The defeat of the constitutional amendment follows a similar failure to push through the same measure through a popular referendum – which did not succeed because of insufficient voter turnout.

At issue is an EU plan to resettle migrants who have made their way into Greece and Italy in other countries of the block. Hungary would be compelled to accept a paltry 1,294 of about 160,000 migrants under the scheme – which Orban has vowed to stymie.

While some interpreted the failure as evidence that his unassailable hold on power is waning, others cautioned against writing Orban off too soon.

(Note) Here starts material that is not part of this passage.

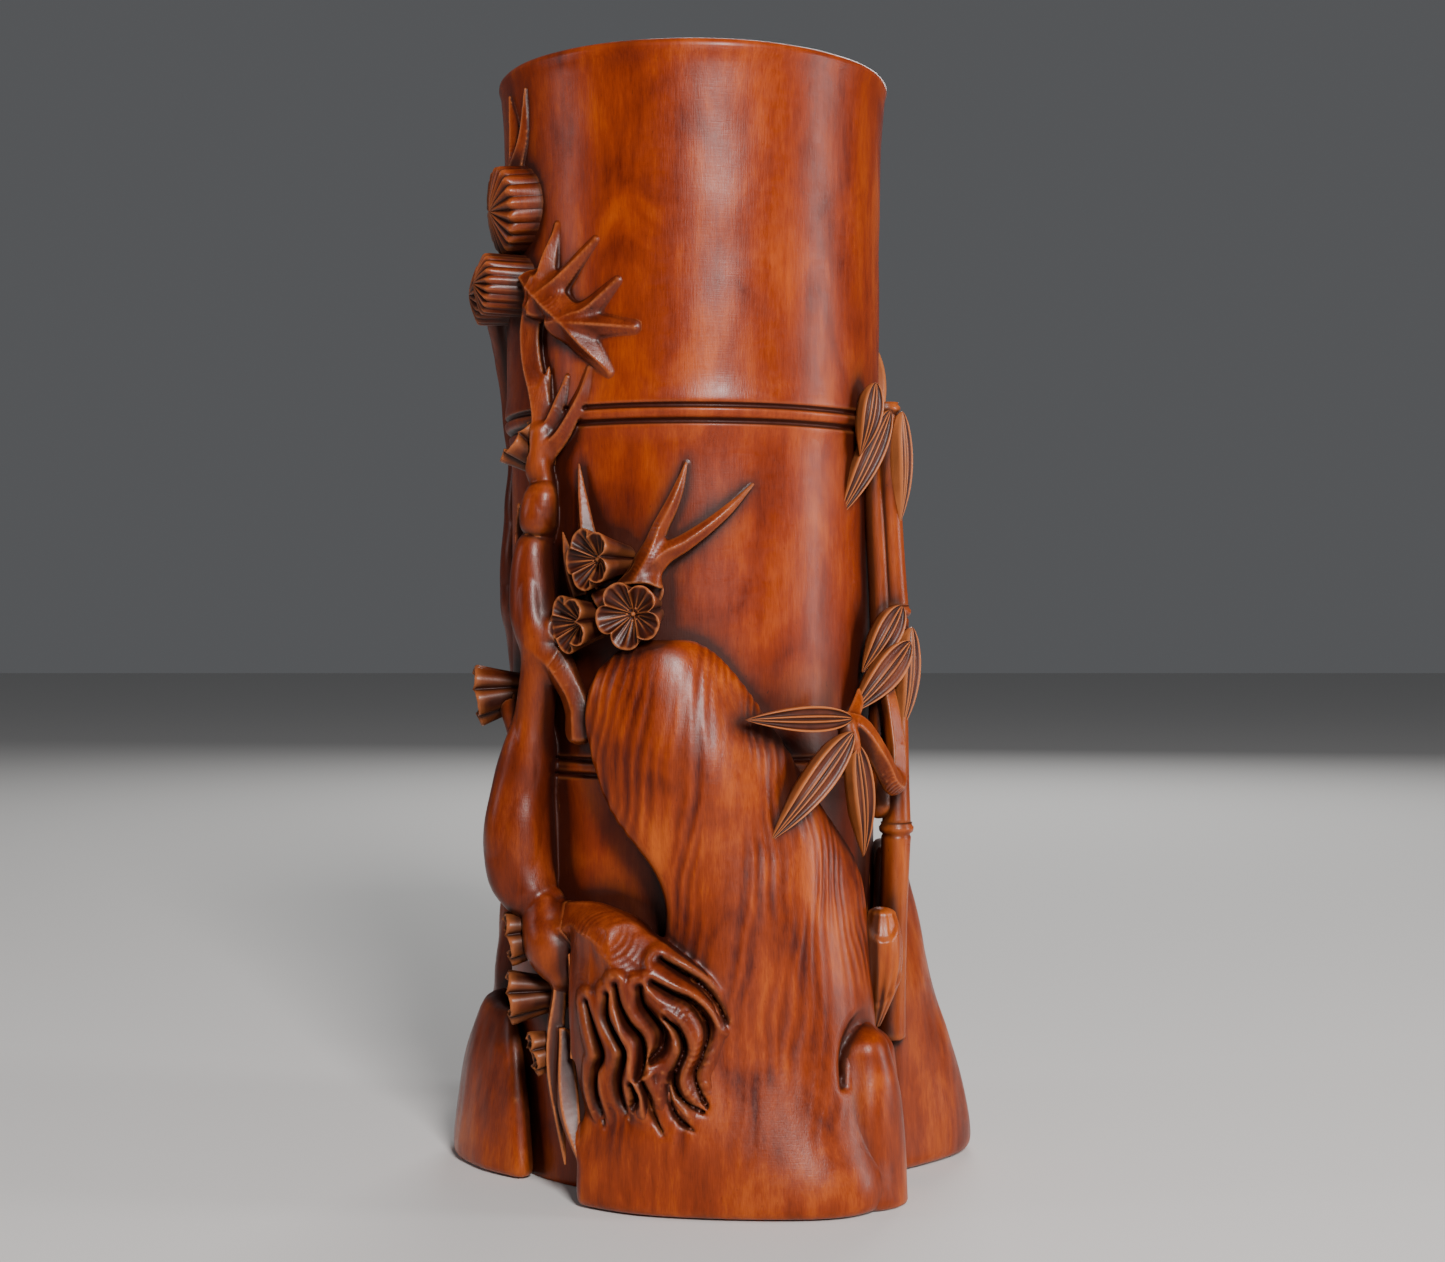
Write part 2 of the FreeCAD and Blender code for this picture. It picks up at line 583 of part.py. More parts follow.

“I wouldn’t say that this is a huge failure for Orban – it’s a failure, but a minor one,” said a local political analyst.


You’ve Got a Friend

Spending time with a good buddy after a long day can breathe a bit of calm into an otherwise stressful existence.

That’s because social contact decreases levels of stress-related hormones – in chimpanzees as well as humans, according to a recent study published in the journal Nature Communications.

Well known for being sociable, chimpanzees develop especially close ties with individual members of their troop through continuous interaction, what scientists call “bond partners.”

Moreover, they tend to groom with their bond partners before and after highly stressful situations, like turf wars with encroaching chimp troops.

Analysis revealed that such grooming caused a drop in the stress hormones in the chimps’ urine, an indication that social interaction between bond partners helps to both prepare chimps for the stress of dealing with outsiders, and to calm them down after the fact.

But the chimp besties help mitigate chronic stress as well, Roman Wittig, a primatologist at the Max Planck Institute, told the Christian Science Monitor.

“We believe humans are very special because they can have these interesting relationships between each other that last over the years,” he said. “(But) this is nothing that’s typically human. The feeling of good friendship, of strong bonds is something that chimpanzees can feel, too.”